Note that we only used the words in the body of a webpage, but in the real world we would have access to more data. We could potentially look at the hints provided in the page title, meta tags, and other tags like heading/bold or bigger font sizes and make some assumptions about the importance of the words (of course we have to do this before stripping tags out). If we could get our hands on link text for sites that link to the article that could also serve as valuable input, although search engines aren’t making it as easy to access link data from their indexes these days. We could use this additional data to either augment our Naive Bayes learner using arbitrary weights, or we can use more complex learners like a Perceptron or a Support Vector Machine to try to let the computer decide how important we should consider these other inputs to be. It’s certainly possible that for some topics other kinds of learners may produce better results. Or we could investigate ways to use learners in combination (via Bagging or Boosting, for example) to get better accuracy than any single learner.
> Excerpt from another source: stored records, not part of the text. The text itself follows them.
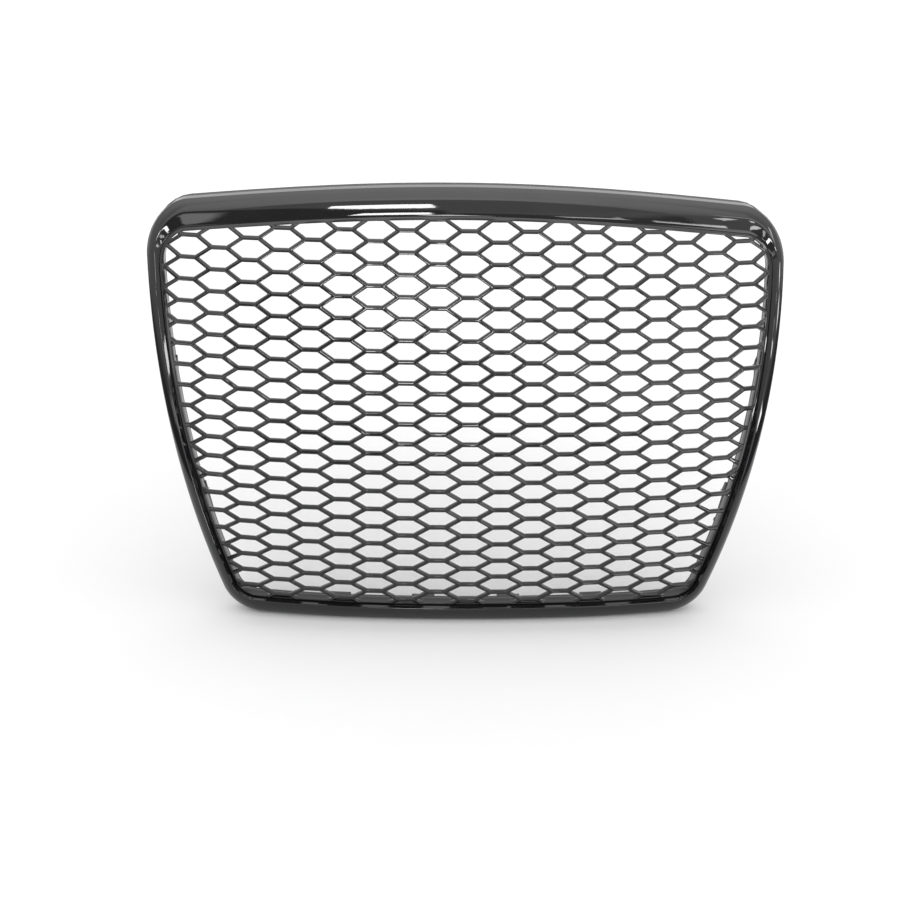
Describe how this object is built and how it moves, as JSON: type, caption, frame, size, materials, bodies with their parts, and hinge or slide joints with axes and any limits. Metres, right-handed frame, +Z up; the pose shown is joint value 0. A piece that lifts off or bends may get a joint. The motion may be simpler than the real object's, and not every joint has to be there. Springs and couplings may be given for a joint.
{
  "type": "front grille",
  "caption": "Gloss black front grille: a rounded surround frame around a curved honeycomb insert, with a rear carrier, top brackets, side clips, bottom hooks and locating pins.",
  "frame": {"origin": "middle of the row of four top fixing holes, on the upper face of their brackets", "axes": "+Z up, +X to the right of someone facing the grille's front, +Y backwards into the car; the face looks along -Y"},
  "size_m": [0.665, 0.2703, 0.4115],
  "materials": {
    "gloss_surround": "high gloss, moulded black",
    "gloss_mesh": "high gloss, moulded black",
    "carrier_plastic": "fine-grained black",
    "foam_seal": "closed-cell foam",
    "bracket_steel": "zinc-plated sheet",
    "clip_plastic": "as-moulded black",
    "spring_steel": "bare spring steel",
    "screw_steel": "zinc-plated",
    "washer_steel": "zinc-plated",
    "rubber_pad": "matt"
  },
  "bodies": {
    "root": {"surround_frame": "gloss_surround", "honeycomb_insert": "gloss_mesh", "rear_carrier": "carrier_plastic", "top_seal": "foam_seal", "top_bracket_left_outer": "bracket_steel", "top_bracket_left_inner": "bracket_steel", "top_bracket_right_inner": "bracket_steel", "top_bracket_right_outer": "bracket_steel", "side_clip_left_upper": "clip_plastic", "side_clip_left_lower": "clip_plastic", "side_clip_right_upper": "clip_plastic", "side_clip_right_lower": "clip_plastic", "bottom_hook_left_outer": "clip_plastic", "bottom_hook_left_inner": "clip_plastic", "bottom_hook_right_inner": "clip_plastic", "bottom_hook_right_outer": "clip_plastic", "locating_pin_left": "clip_plastic", "locating_pin_right": "clip_plastic", "spring_clips": "spring_steel", "carrier_screws": "screw_steel", "carrier_washers": "washer_steel", "bracket_screws": "screw_steel", "clip_screws": "screw_steel", "anti_rattle_pads": "rubber_pad"}
  },
  "joints": []
}
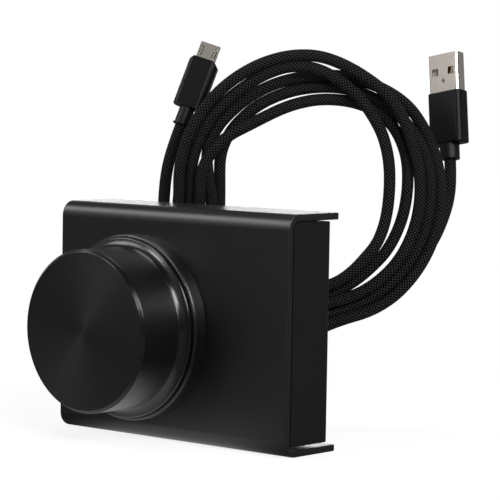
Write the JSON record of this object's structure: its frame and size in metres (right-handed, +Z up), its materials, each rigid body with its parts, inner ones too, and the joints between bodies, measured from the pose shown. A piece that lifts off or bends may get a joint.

Classifying webpages by topic is a fairly common example of a problem that can be solved by an algorithm created by either a human or a computer. My aim in this post was to provide a quick look at one way to attack the problem and to touch on some very introductory machine learning concepts. If you’re interested in reading more about machine learning specifically there are countless resources online and some great books available on the subject. Hope you found the post helpful. Classify away, and I’ll certainly look forward hearing back from any readers who have tackled similar challenges or want to provide feedback!